In this March 14, 2017, file photo, a U.S. Navy C-2 Greyhound approaches the deck of the Nimitz-class aircraft carrier USS Carl Vinson during the annual joint military exercise called Foal Eagle between South Korea and the United States at an unidentified location in the international waters, east of the Korean Peninsula. A similar type of the U.S. Navy plane carrying 11 crew and passengers crashed into the Pacific Ocean on Wednesday, Nov. 22, 2017, while on the way to the USS Ronald Reagan aircraft carrier, the Navy said. AP/Lee Jin-man, File
TOKYO — U.S. and Japanese ships and aircraft were searching in the Philippine Sea on Thursday for three sailors missing since a U.S. Navy aircraft crashed a day earlier.
Eight people were rescued about 40 minutes after the crash of the C-2 “Greyhound” transport aircraft Wednesday afternoon, the Navy said. They were taken aboard the USS Ronald Reagan aircraft carrier and were in good condition.
The C-2A twin-propeller plane came down about 500 nautical miles (925 kilometers) southeast of Okinawa as it was bringing passengers and cargo from Japan to the USS Ronald Reagan aircraft carrier, the Navy said in a statement. The cause wasn’t clear but the crash would be investigated, the Navy said.
The Reagan was participating in a joint exercise with Japan’s Maritime Self-Defense Force when the plane crashed.

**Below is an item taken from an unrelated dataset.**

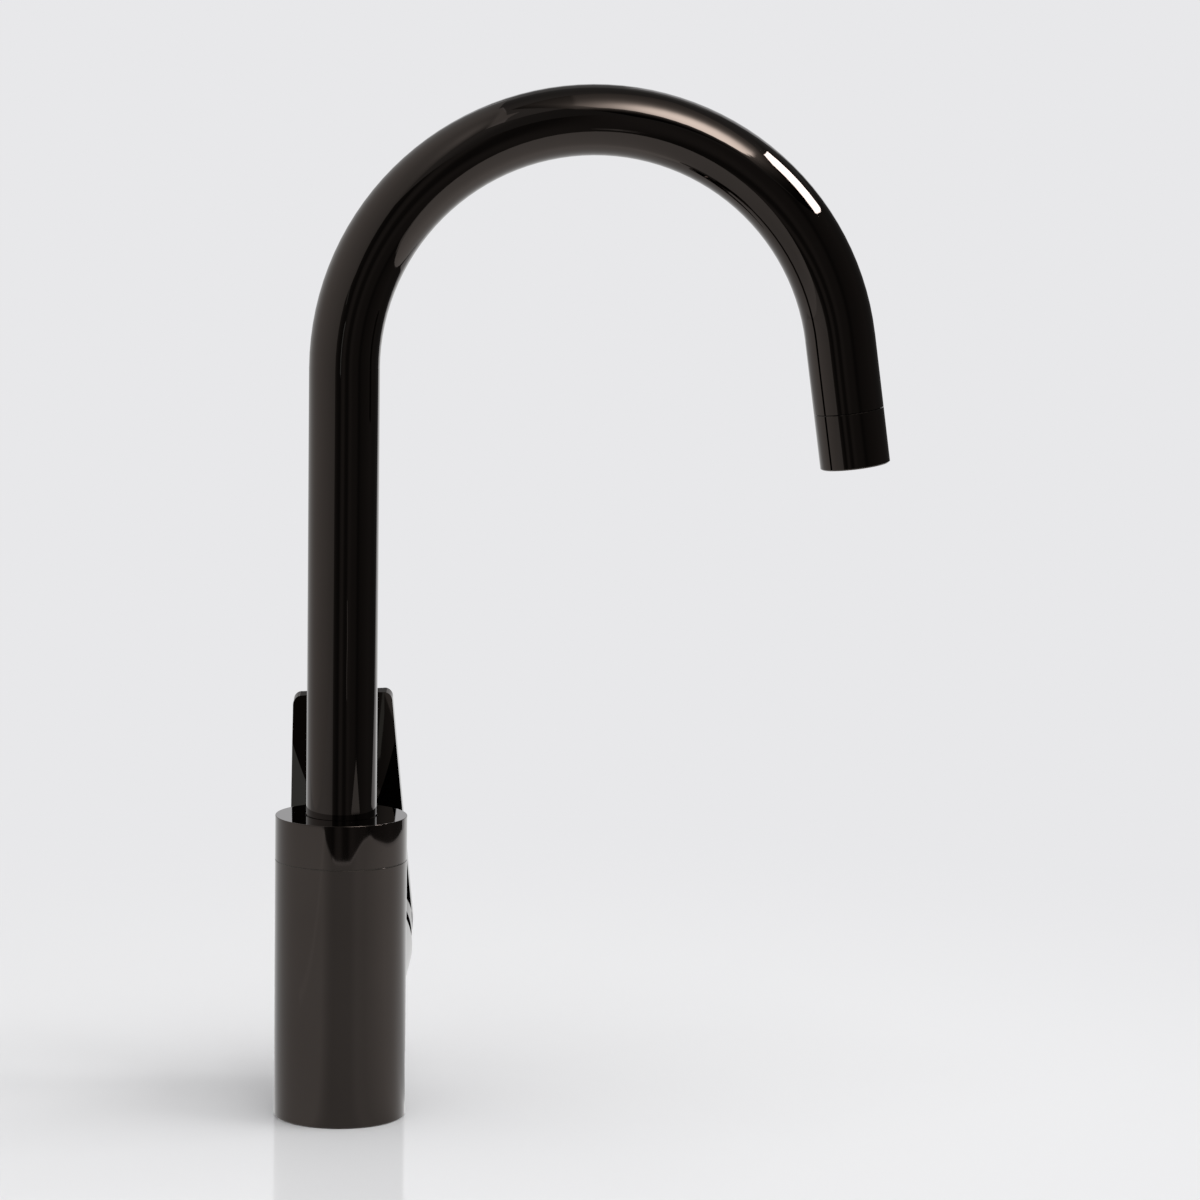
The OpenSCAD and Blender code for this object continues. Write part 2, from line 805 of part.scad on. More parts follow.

The aircraft carrier was leading the search and rescue efforts along with Japan’s naval forces. The ships and aircraft had searched more than 320 nautical miles as of Thursday morning, the Navy said.
Japan’s Defense Ministry said the crash site is about 150 kilometers (90 miles) northwest of Okinotorishima, a Japanese atoll.
The Navy said it had notified next of kin that the three sailors were “whereabouts unknown” but it would delay releasing their identities publicly for three days due to policy.
In Washington, the White House said President Donald Trump had been briefed on the crash. Trump said in a tweet: “We are monitoring the situation. Prayers for all involved.”
The Nov. 16-26 joint exercise in waters off Okinawa has been described by the Navy as the “premier training event” between the U.S. and Japanese navies, designed to increase defensive readiness and interoperability in air and sea operations.
The Navy’s Japan-based 7th Fleet has had two fatal accidents in Asian waters this year, leaving 17 sailors dead and prompting the removal of eight top Navy officers from their posts, including the 7th Fleet commander.
The USS John S. McCain and an oil tanker collided near Singapore in August, leaving 10 U.S. sailors dead. Seven sailors died in June when the USS Fitzgerald and a container ship collided off Japan.
The Navy has concluded that the collisions were avoidable and resulted from widespread failures by the crews and commanders, who didn’t quickly recognize and respond to unfolding emergencies. A Navy report recommended numerous changes to address the problems, ranging from improved training to increasing sleep and stress management for sailors.